Using network ACL rules and tagging in Firewall Manager - AWS WAF, AWS Firewall Manager, and AWS Shield Advanced

Using network ACL rules and tagging in Firewall Manager

This section describes the network ACL policy rule specifications and the network ACLs that are managed by Firewall Manager.

Tagging on a managed network ACL

Firewall Manager tags a managed network ACL with a FMManaged tag that has a value of true. Firewall Manager only performs remediation on network ACLs that have this tag setting.

Rules that you define in the policy

In your network ACL policy specification, you define the rules that you want to run first and last for inbound traffic and the rules that you want to run first and last for outbound traffic.
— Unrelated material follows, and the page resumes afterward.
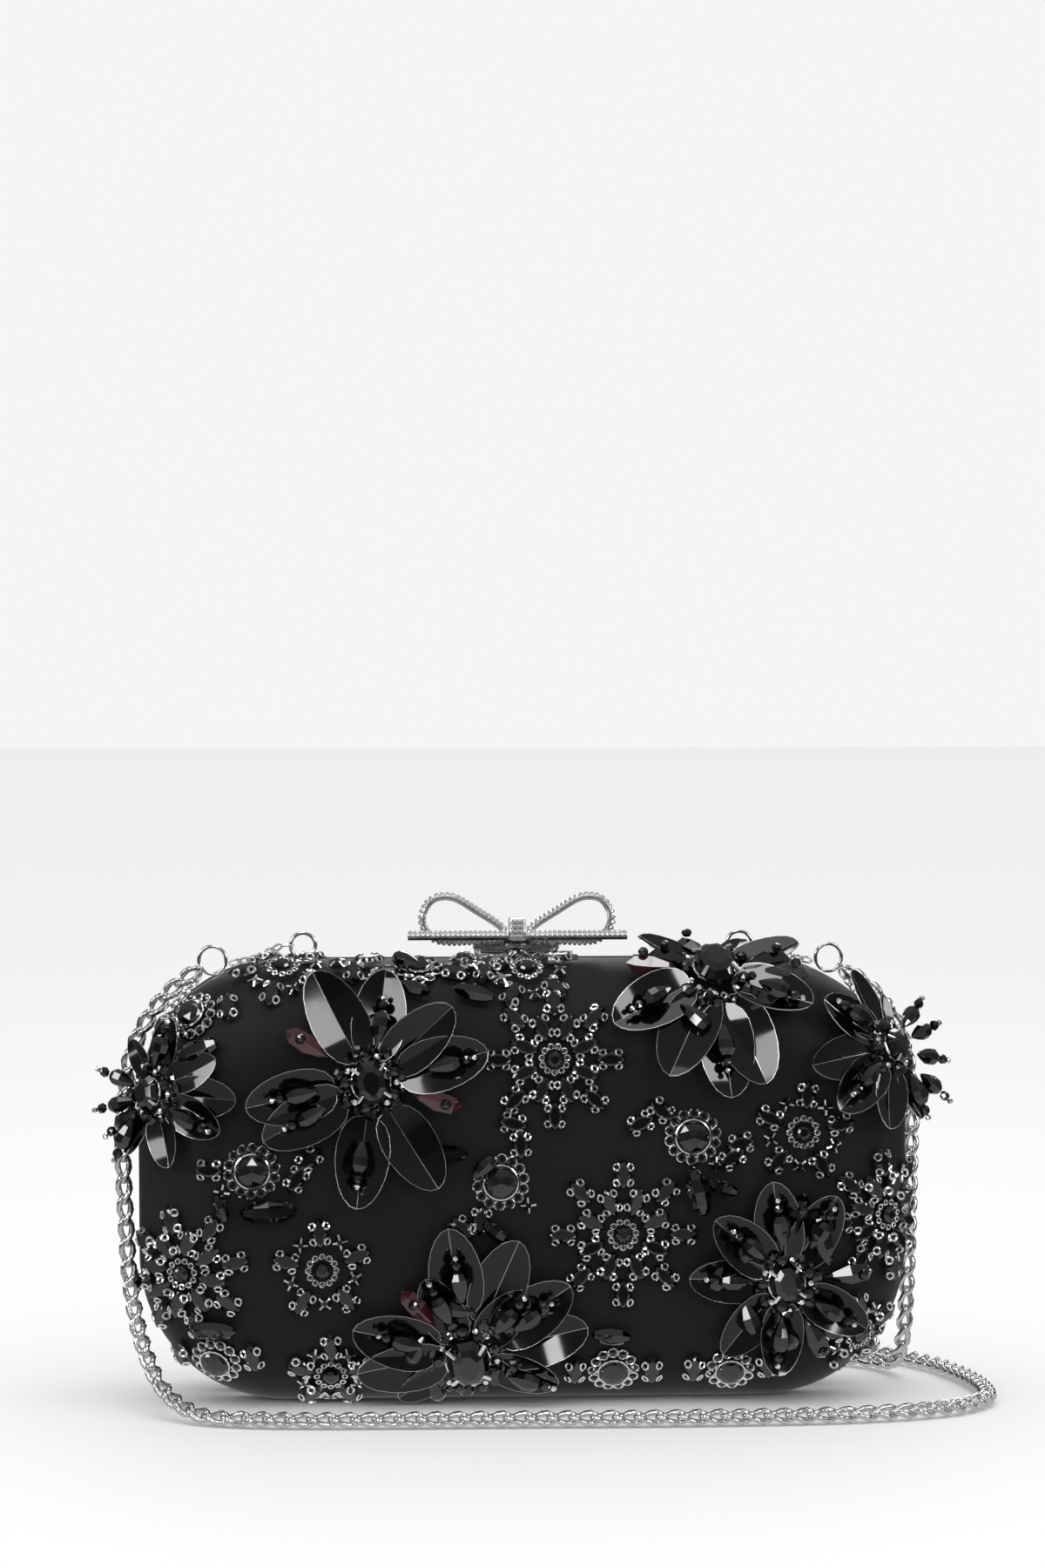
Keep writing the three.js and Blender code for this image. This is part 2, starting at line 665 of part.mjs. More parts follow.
// From the left ring down the side, along the floor in front, round the right end, back behind
// the bag in one long bight, and up the right side to the other ring
const CHAIN_ROUTE = [
  [-84.6, 3.1, 111.4],
  [-90.5, 2.6, 107],
  [-97.2, 1.4, 99.3],
  [-101.8, 0, 89.5],
  [-103.8, -2, 77],
  [-104, -3.4, 62],
  [-103.4, -5.5, 46],
  [-102.2, -12, 30],
  [-98.5, -25, 15],
  [-93, -38, 6.4],
  [-84.5, -49, 2.7],
  [-70, -55.5, 2.4],
  [0, -59, 2.4],
  [46, -59.5, 2.4],
  [82, -56.5, 2.4],
  [106, -47, 2.4],
  [117.5, -32, 2.4],
  [120, -12, 2.4],
  [118, 12, 2.4],
  [111.5, 36, 2.4],
  [98, 56, 2.4],
  [72, 69, 2.4],
  [30, 73, 2.4],
  [-53.7, 73.5, 2.4],
  [-63.2, 70, 2.4],
  [-66.7, 61.8, 2.4],
  [-63.2, 53.6, 2.4],
  [-53.7, 50, 2.4],
  [30, 50.4, 2.4],
  [72, 49.4, 2.4],
  [90, 45.5, 2.4],
  [98.6, 37, 2.4],
  [101.8, 27, 3.6],
  [103, 19, 10.5],
  [103.2, 11.8, 32],
  [103.2, 8, 60],
  [103, 6.2, 77],
  [100.2, 4.4, 93],
  [93.6, 3.4, 104],
  [84.6, 3.1, 111.4],
];

function strapChain() {
  const stops = CHAIN_ROUTE.map((point) => new THREE.Vector3(...point));
  const path = new THREE.CatmullRomCurve3(stops, false, 'centripetal');
  const sides = 8;
  const section = new THREE.Shape();
  for (let i = 0; i < sides; i++) {
    const angle = (i + 0.5) / sides * 2 * Math.PI;
    const corner = [CHAIN_WIDTH / 2 * Math.cos(angle), CHAIN_WIDTH / 2 * Math.sin(angle)];
    if (i === 0) section.moveTo(...corner);
    else section.lineTo(...corner);
  }
  const sweep = { steps: CHAIN_STEPS, extrudePath: path, bevelEnabled: false };
  const tube = new THREE.ExtrudeGeometry(section, sweep);
  return facingOut(bare(tube));
}

// ---- Embroidered motifs ----

// Each kind: rays, how deep the notches between them go, height at the middle and at the tips
const KINDS = {
  flower: { rays: 8, notch: 0.62, core: 9.5, tip: 2.2 },
  star: { rays: 8, notch: 0.68, core: 3.6, tip: 2.4 },
  starlet: { rays: 5, notch: 0.68, core: 3.6, tip: 2.4 },
  cluster: { rays: 7, notch: 0.86, core: 4.6, tip: 2.6 },
};

// Name, kind, place on the pattern in millimetres across and up, and reach of the rays
const MOTIFS = [
  ['flower_upper_left', 'flower', -40.6, 84.6, 22],
  ['flower_top_right', 'flower', 48.9, 110.9, 13],
  ['flower_bottom_centre', 'flower', -15.7, 12.6, 13],
  ['flower_lower_right', 'flower', 66.6, 31.8, 18],
  ['flower_left_edge', 'flower', -95.4, 81.1, 12],
  ['flower_right_edge', 'flower', 93.6, 91.1, 13],
  ['star_upper_centre', 'star', 6.6, 90, 17.5],
  ['star_centre', 'star', 24.3, 44.6, 18.5],
  ['star_left_edge', 'star', -89.1, 35, 13],
  ['star_right_edge', 'star', 93.4, 48.6, 13],
  ['starlet_left', 'starlet', -53.2, 35.9, 13.5],
  ['starlet_right', 'starlet', 70.9, 70.7, 13],
  ['starlet_top_left', 'starlet', -62.7, 112.6, 9],
  ['starlet_top_centre', 'starlet', 0.2, 112, 8],
  ['starlet_bottom_left', 'starlet', -50.9, 8.1, 8],
  ['starlet_right_corner', 'starlet', 86.6, 17.6, 8],
  ['cluster_left', 'cluster', -71.1, 61.6, 9],
  ['cluster_centre', 'cluster', -7.3, 58.4, 9],
  ['cluster_right', 'cluster', 42.3, 69.8, 9],
  ['cluster_left_corner', 'cluster', -80.5, 11.6, 8],
  ['cluster_bottom_centre', 'cluster', 22.3, 8.4, 8],
  ['cluster_bottom_right', 'cluster', 52.7, 8.2, 7.5],
  ['cluster_top', 'cluster', -27.7, 112.4, 7],
  ['cluster_shoulder', 'cluster', -86, 101, 8],
];

function motifSolid(kind, x, z, reach) {
  const { rays, notch, core, tip } = KINDS[kind];
  const middle = seatFromFront(x, z);
  const across = new THREE.Vector3(0, 0, 1).cross(middle.normal).negate().normalize();
  const up = new THREE.Vector3().crossVectors(middle.normal, across).normalize();
  const spokes = 2 * rays;
  const shares = [1 / 2, 1];
  const ring = (share, height) => Array.from({ length: spokes }, (_, i) => {
    const angle = (i / spokes) * 2 * Math.PI + Math.PI / 2;
    const radius = share * reach * (i % 2 === 0 ? 1 : notch);
    const flat = middle.spot.clone();
    flat.addScaledVector(across, radius * Math.cos(angle));
    flat.addScaledVector(up, radius * Math.sin(angle));
    const { spot, normal } = seat(flat);
    return spot.addScaledVector(normal, SEW_GAP + height);
  });
  const heightAt = (share) => core + (tip - core) * share * share;
  const topRings = shares.map((share) => ring(share, heightAt(share)));
  const backRings = shares.map((share) => ring(share, 0)).reverse();
  const poles = [core, 0].map((height) => {
    return middle.spot.clone().addScaledVector(middle.normal, SEW_GAP + height);
  });
  return loft([...topRings, ...backRings], poles);
}

function makeMotifs() {
  const scaleX = BODY_WIDTH / PATTERN_WIDTH;
  const scaleZ = BODY_HEIGHT / PATTERN_HEIGHT;
  const scale = Math.min(scaleX, scaleZ);
  for (const [name, kind, x, z, reach] of MOTIFS) {
    add(name, motifSolid(kind, x * scaleX, z * scaleZ, reach * scale), MATERIALS.crystal);
  }
}

makeHalf('front', -1, CROWN);
makeHalf('back', 1, 0);
add('slip_pocket', slipPocket(), MATERIALS.lining);
makeHinges();
makeClasp();
makeStrapFittings();
add('strap_chain', strapChain(), MATERIALS.silver);
makeMotifs();

export default bag;
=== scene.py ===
# Evening bag: a hard box clutch in black satin, sewn over its front with jet crystal motifs,
# closed by a silver bow clasp and carried on a silver curb chain. Metres, in the CAD model's
# frame: +Z up, the embroidered face towards -Y, the origin on the flat base.
from math import atan2, cos, hypot, pi, radians, sin, sqrt, tan

import bmesh
import bpy
from mathutils import Matrix, Vector, noise


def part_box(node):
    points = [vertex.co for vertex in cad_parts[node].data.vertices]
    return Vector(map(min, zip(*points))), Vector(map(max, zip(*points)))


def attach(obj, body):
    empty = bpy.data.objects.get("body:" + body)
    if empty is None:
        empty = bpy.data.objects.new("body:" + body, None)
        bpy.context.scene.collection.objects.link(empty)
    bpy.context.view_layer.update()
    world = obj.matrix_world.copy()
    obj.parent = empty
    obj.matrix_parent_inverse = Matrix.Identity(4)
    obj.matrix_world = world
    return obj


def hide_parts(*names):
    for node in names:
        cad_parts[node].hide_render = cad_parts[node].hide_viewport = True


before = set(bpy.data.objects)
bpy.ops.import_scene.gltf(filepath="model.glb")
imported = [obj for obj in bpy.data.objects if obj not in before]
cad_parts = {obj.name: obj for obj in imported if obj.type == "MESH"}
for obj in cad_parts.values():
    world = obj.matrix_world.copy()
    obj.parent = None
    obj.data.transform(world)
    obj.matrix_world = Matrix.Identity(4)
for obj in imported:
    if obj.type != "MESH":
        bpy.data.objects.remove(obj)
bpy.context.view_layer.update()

MM = 0.001
X = Vector((1, 0, 0))
Y = Vector((0, 1, 0))
Z = Vector((0, 0, 1))

# ---- Camera ----
# The bag stands on a pale floor and is seen from just above, a little from its left.

CAMERA_DISTANCE = 1.4
CAMERA_AZIMUTH = radians(-4)
CAMERA_RISE = radians(6.2)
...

By default, you can define up to 5 inbound rules, for use in any combination of first and last rules in the policy. Similarly, you can define up to 5 outbound rules. For more about these limits, see Soft quotas. For information about the general limits on network ACLs, see Amazon VPC quotas on network ACLs in the Amazon VPC User Guide.

You don't assign rule numbers to the policy rules. Instead, you specify the rules in the order you want them to be evaluated, and Firewall Manager uses that ordering to assign rule numbers in the network ACLs that it manages.

Other than this, you manage the policy's network ACL rules specifications as you would manage the rules in a network ACL through Amazon VPC. For information about network ACL management in Amazon VPC, see Control traffic to subnets using network ACLs and Work with network ACLs in the Amazon VPC User Guide.

Rules in a managed network ACL

Firewall Manager configures the rules in a network ACL that it manages by placing the policy's first and last rules before and after any custom rules that an individual account manager defines. Firewall Manager preserves the order of the custom rules. Network ACLs are evaluated starting with the lowest numbered rule.

When Firewall Manager first creates a network ACL, it defines the rules with the following numbering:

  • First rules: 1, 2, ... – Defined by you in the Firewall Manager network ACL policy.

    Firewall Manager assigns rule numbers starting from 1 with increments of 1, with the rules ordered as you have ordered them in the policy specification.

  • Custom rules: 5,000, 5,100, ... – Managed by individual account managers through Amazon VPC.

    Firewall Manager assigns numbers to these rules starting from 5,000 and incrementing by 100 for each subsequent rule.

  • Last rules: ... 32,765, 32,766 – Defined by you in the Firewall Manager network ACL policy.

    Firewall Manager assigns rule numbers that end at the highest possible number, 32766 with increments of 1, with the rules ordered as you have ordered them in the policy specification.

After network ACL initialization, Firewall Manager doesn't control changes that individual accounts make in its managed network ACLs. Individual accounts can change a network ACL without taking it out of compliance, providing any custom rules remain numbered in between the policy's first and last rules, and the first and last rules maintain their specified ordering. As a best practice, when managing custom rules, adhere to the numbering described in this section.